Research Information System
3rd EuCheMS (European Association for Chemical and Molecular Sciences)-Chemistry Congress, Nürnberg, Germany, 20 August - 02 September 2010, pp.62
The global decline of fossil fuels necessitates the development of alternative energies and resource-conserving processes. The conversion of lower alkanes, especially methane.[1] i.e. is a highly appreciated pathway in terms of availability and sustainability, but novel catalysts need to be created in order to make this conversion applicable. Here, molybdenum based catalysts present themselves as particularly versatile, ranging from enzymatic processes[2] in nature to heterogeneous catalysts like α-MoO3, which is a well-established precatalyst for the selective oxidation of alkanes.[3] However, only little is known about the detailed composition and reaction pathways of the catalytic active species and the investigation of suitable model systems is necessary.

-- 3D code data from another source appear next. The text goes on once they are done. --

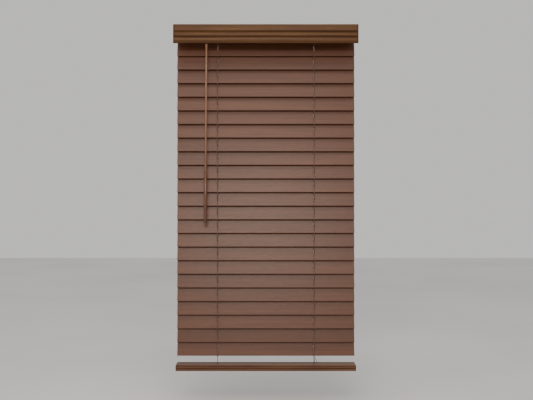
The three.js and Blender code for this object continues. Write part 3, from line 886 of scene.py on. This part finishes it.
turns = [2 * math.pi * k / 24 for k in range(24)]
rings = [[Vector((stem_radius(z, t) * math.cos(t), stem_radius(z, t) * math.sin(t), z)) for t in turns]
         for z in stem_heights()]
worm = to_piece("tilter_stem_and_worm", from_rings("tilter_stem_and_worm", rings), white_acetal,
                "tilter_worm", stem_place)
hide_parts("tilter_worm")
print("worm pitch", round(WORM_PITCH * 1000, 1), "mm")

# %% [markdown]
# The rolled headrail, its brackets, the tilter's housing, the rod and the drums already have the
# right shape in the model. They keep it, and get a finish and a small bevel, because a real edge
# always has a little rounding that catches the light.

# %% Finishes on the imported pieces
def dress(node, finish, bevel):
    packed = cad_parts[node]
    packed.data.materials.clear()
    packed.data.materials.append(finish)
    soft = packed.modifiers.new("soft_edges", "BEVEL")
    soft.width, soft.segments, soft.limit_method = bevel, 2, "ANGLE"
    soft.angle_limit = math.radians(40)
    soft.harden_normals = False


for node in ("headrail", "left_bracket", "right_bracket"):
    dress(node, headrail_enamel, mm(0.25))
dress("tilt_rod", zinc, mm(0.35))
for node in ("left_ladder_drum", "right_ladder_drum", "tilter_housing"):
    dress(node, white_acetal, mm(0.35))
print("packed pieces dressed", 7)

# %% [markdown]
# Inside the headrail are the pieces that a blind needs to work: end caps, a cradle under each drum,
# and the spring drive with its two spools, which holds the blind at any height with no pull cord.

# %% Headrail end caps and cradles
headrail_low, headrail_high = (Vector(corner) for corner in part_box("headrail"))
WALL = mm(1)
floor_z = headrail_low.z + WALL
# This turn lays a plate's XY outline into YZ.
ALONG_X = Matrix(((0, 0, 1, 0), (1, 0, 0, 0), (0, 1, 0, 0), (0, 0, 0, 1)))
inside_y, inside_z = headrail_high.y - WALL - mm(0.2), headrail_high.z - WALL - mm(0.2)
for side, end in zip(SIDES, (headrail_low.x, headrail_high.x)):
    name = f"headrail_end_cap_{side_name[side]}"
    half_height = (inside_z - floor_z - mm(0.2)) / 2
    cap = plate(name, [rounded_outline(inside_y, half_height, mm(1.5))], mm(2.4), mm(0.4))
    place = Matrix.Translation((end - side * mm(1.3), 0, floor_z + mm(0.2) + half_height)) @ ALONG_X
    to_piece(name, cap, brown_acetal, "headrail_assembly", place)


CHEEK_OFFSET = mm(8.6)  # from the middle of a drum


def cradle_cheek():
    """One upright of a cradle, with a round seat for the rod open at the top."""
    foot, top, half, seat_radius = floor_z + mm(0.3) - ROD_Z, mm(3.5), mm(13), mm(4.6)
    turns = [math.pi * k / 12 for k in range(13)]
    seat = [(seat_radius * math.cos(t), -seat_radius * math.sin(t)) for t in turns]
    right = [(half, foot), (half, foot + mm(6)), (mm(8), top), (seat_radius, top)]
    return right + seat + [(-y, z) for y, z in reversed(right)]


for side in SIDES:
    for hand in SIDES:
        name = f"drum_cradle_{side_name[side]}_{'outer' if hand == side else 'inner'}"
        cheek = plate(name, [cradle_cheek()], mm(1.6), mm(0.25))
        place = Matrix.Translation((side * LADDER_X + hand * CHEEK_OFFSET, 0, ROD_Z)) @ ALONG_X
        to_piece(name, cheek, white_acetal, "headrail_assembly", place)
print("end caps 2, cradle cheeks 4")

# %% [markdown]
# The spring drive is a flat moulded box with a coiled steel ribbon inside. The lift cords come up
# through the cradles, turn over small posts and wind on its spools.

# %% Spring drive
DRIVE_Y, DRIVE_Z = mm(14.5), mm(-21)
SPOOL_X, WINDING_RADIUS, WINDING_HALF = mm(78), mm(6), mm(3.6)
case = plate("spring_drive_case", [rounded_outline(mm(62), mm(12), mm(4))], mm(13), mm(1.2), steps=3)
ON_EDGE = Matrix.Rotation(math.radians(90), 4, "X")
to_piece("spring_drive_case", case, white_acetal, "headrail_assembly",
                 Matrix.Translation((0, DRIVE_Y, DRIVE_Z)) @ ON_EDGE)
SPOOL = [(mm(2), mm(-6)), (mm(11), mm(-6)), (mm(11), mm(-5)), (mm(5), mm(-4.4)), (mm(5), mm(4.4)),
         (mm(11), mm(5)), (mm(11), mm(6)), (mm(2), mm(6)), (mm(2), mm(-6))]
for side in SIDES:
    name = f"lift_spool_{side_name[side]}"
    place = Matrix.Translation((side * SPOOL_X, DRIVE_Y, DRIVE_Z)) @ ON_EDGE
    spool = turned(name, SPOOL, 28)
    to_piece(name, spool, white_acetal, "headrail_assembly", place)
    points = []
    for k in range(49):
        turn = 8 * math.pi * k / 48
        points.append(Vector((side * SPOOL_X + WINDING_RADIUS * math.sin(turn),
                              DRIVE_Y + WINDING_HALF * (1 - 2 * k / 48),
                              DRIVE_Z - WINDING_RADIUS * math.cos(turn))))
    name = f"lift_spool_winding_{side_name[side]}"
    to_piece(name, tube(name, points, LIFT_CORD, 8), lift_braid, "headrail_assembly")
    reach = smooth_path([Vector((side * x, y, z)) for x, y, z in (
        (LADDER_X, 0, ROD_Z - mm(15)), (LADDER_X - mm(0.2), mm(0.4), ROD_Z - mm(12.9)),
        (LADDER_X - mm(12), mm(4), ROD_Z - mm(12.6)), (mm(110), mm(10), DRIVE_Z - mm(7.5)),
        (mm(86), DRIVE_Y, DRIVE_Z - mm(6.2)),
        (SPOOL_X, DRIVE_Y + WINDING_HALF, DRIVE_Z - WINDING_RADIUS))])
    name = f"lift_cord_run_{side_name[side]}"
    to_piece(name, tube(name, reach, LIFT_CORD, 8), lift_braid, "headrail_assembly")
print("spring drive with 2 spools")

# %% [markdown]
# Three clips of springy plastic hold the valance to the headrail, a gate closes the front of each
# bracket, and two screws go up through each bracket's top.

# %% Clips, gates and screws
SCREW = [(0, mm(-0.05)), (mm(1.9), mm(-0.05)), (mm(1.9), mm(-1.55)), (mm(3.6), mm(-1.6)),
         (mm(3.5), mm(-2.3)), (mm(2.4), mm(-3.3)), (mm(0.9), mm(-3.5)), (mm(0.8), mm(-2.6)),
         (0, mm(-2.6))]
CLIP = [(mm(-24.4), mm(-0.75)), (mm(-42.7), mm(-0.75)), (mm(-42.7), mm(-27)), (mm(-41.6), mm(-27.6)),
        (mm(-41.3), mm(-3)), (mm(-40.2), mm(-1.85)), (mm(-24.4), mm(-1.85))]
for number, x in enumerate((mm(-205), 0.0, mm(205)), 1):
    name = f"valance_clip_{number}"
    strip = plate(name, [CLIP], mm(18), mm(0.25))
    place = Matrix.Translation((x, 0, 0)) @ ALONG_X
    to_piece(name, strip, brown_acetal, "headrail_assembly", place)
for side in SIDES:
    low, high = (Vector(corner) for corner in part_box(f"{side_name[side]}_bracket"))
    middle = (low + high) / 2
    name = f"bracket_gate_{side_name[side]}"
    gate = plate(name, [rounded_outline(mm(14), (high.z - low.z) / 2 - mm(1.2), mm(2))], mm(1.0), mm(0.3))
    place = Matrix.Translation((middle.x, low.y - mm(0.75), middle.z)) @ ON_EDGE
    to_piece(name, gate, headrail_enamel, "headrail_assembly", place)
    for hand in SIDES:
        name = f"bracket_screw_{side_name[side]}_{face_name[hand]}"
        head = turned(name, SCREW, 24)
        outer = low.x if side < 0 else high.x
        place = Matrix.Translation((outer - side * mm(12), hand * mm(14), 0))
        to_piece(name, head, zinc, "headrail_assembly", place)
print("clips 3, gates 2, screws 4")

# %% [markdown]
# The stage is a pale plastered floor below the blind, with a soft grey surround. The surround
# lights the blind a little from every side, so no shade is quite black.

# %% Floor and surround
def painted_plaster(name, base, shade):
    material, surface = new_finish(name, 0.85, ior=1.5)
    drift = add_node(material, "TexNoise", {}, {
        "Vector": stretched(material, 900, 900, 900), "Scale": 1.0, "Detail": 2.0})
    join(material, colour_steps(material, drift.outputs["Fac"], [(0.35, shade), (0.65, base)]),
         surface, "Base Color")
    return material


FLOOR_TOP, FLOOR_THICKNESS, FLOOR_HALF = -1.22, 0.02, 6
studio_plaster = painted_plaster("painted_plaster_pale", "e2e1df", "dbdad8")
corners = [(-FLOOR_HALF, -FLOOR_HALF), (FLOOR_HALF, -FLOOR_HALF), (FLOOR_HALF, FLOOR_HALF),
           (-FLOOR_HALF, FLOOR_HALF)]
ground = from_rings("studio_floor", [[Vector((x, y, z)) for x, y in corners]
                                     for z in (FLOOR_TOP - FLOOR_THICKNESS, FLOOR_TOP)])
to_piece("studio_floor", ground, studio_plaster, None)
world = bpy.data.worlds.new("studio")
bpy.context.scene.world = world
world.use_nodes = True
world.node_tree.nodes["Background"].inputs["Color"].default_value = paint("c4c3c1")
world.node_tree.nodes["Background"].inputs["Strength"].default_value = 1.25
print("floor at", FLOOR_TOP, "m")

# %% [markdown]
# Two soft panels light the blind, both a little warm. The stronger one stands in front, high behind
# the viewer, as a lit room does. The weaker one hangs overhead, in front of the blind, as a ceiling
# does. Both shine down, so the valance and each slat shade what is just below them.

# %% Lights
def panel(name, position, aim, width, height, watts, tint="ffffff"):
    data = bpy.data.lights.new(name, "AREA")
    data.shape, data.size, data.size_y = "RECTANGLE", width, height
    data.energy, data.color = watts, paint(tint)[:3]
    light = bpy.data.objects.new(name, data)
    light.location = position
    light.rotation_euler = (Vector(aim) - Vector(position)).to_track_quat("-Z", "Y").to_euler()
    bpy.context.collection.objects.link(light)


panel("front_panel", (-0.1, -2.5, 0.6), (0, 0, -0.75), 1.1, 0.62, 26, "fff0e2")
panel("ceiling_panel", (-0.2, -0.8, 1.3), (0, 0, -0.5), 1.3, 0.5, 14, "fff6ea")
print("lights 2")
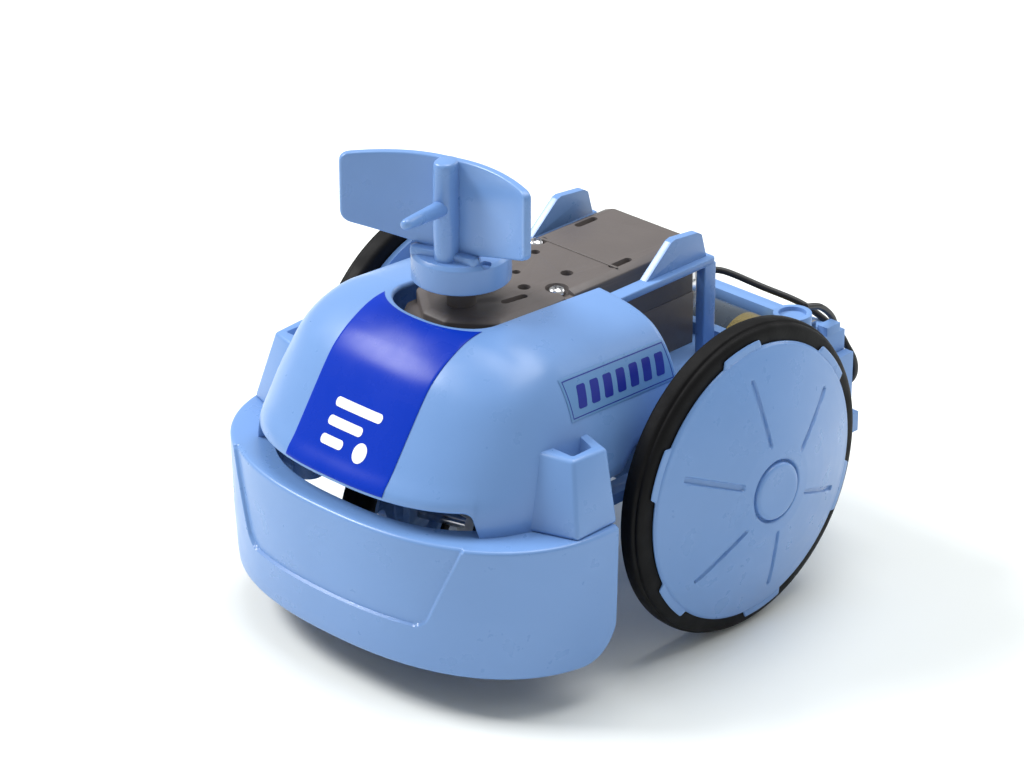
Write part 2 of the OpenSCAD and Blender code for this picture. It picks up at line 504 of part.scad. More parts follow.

Because of their intrinsic variability and complexity dinuclear molybdenum complexes of the structure Mo2(OR)6 present themselves as convenient starting materials.[4] In our group we recently developed novel approaches to selectively derivatize and oxidize these systems[5] in order to provide new molecular model systems, which are tested for their catalytic activity, modified and adapted to certain reaction pathways. Applying these tools, we discovered surprising details and insights into the world of molybdenum based catalysis.
Literature:
[1] G. A. Olah, Angew. Chem. 2005, 117, 2692;
[2] R. Hille, Chem. Rev. 1996, 96, 2757;
[3] K. Aokia et al., Catalysis Today 1998, 45, 29;
[4] M. H. Chisholm et al., Inorg. Chem. 1976, 16, 1801;
[5] J. Ma.; Y. Aksu; L.J. Gregoriades, J. Sauer, M. Driess, Dalton Trans. 2010, 39, 103.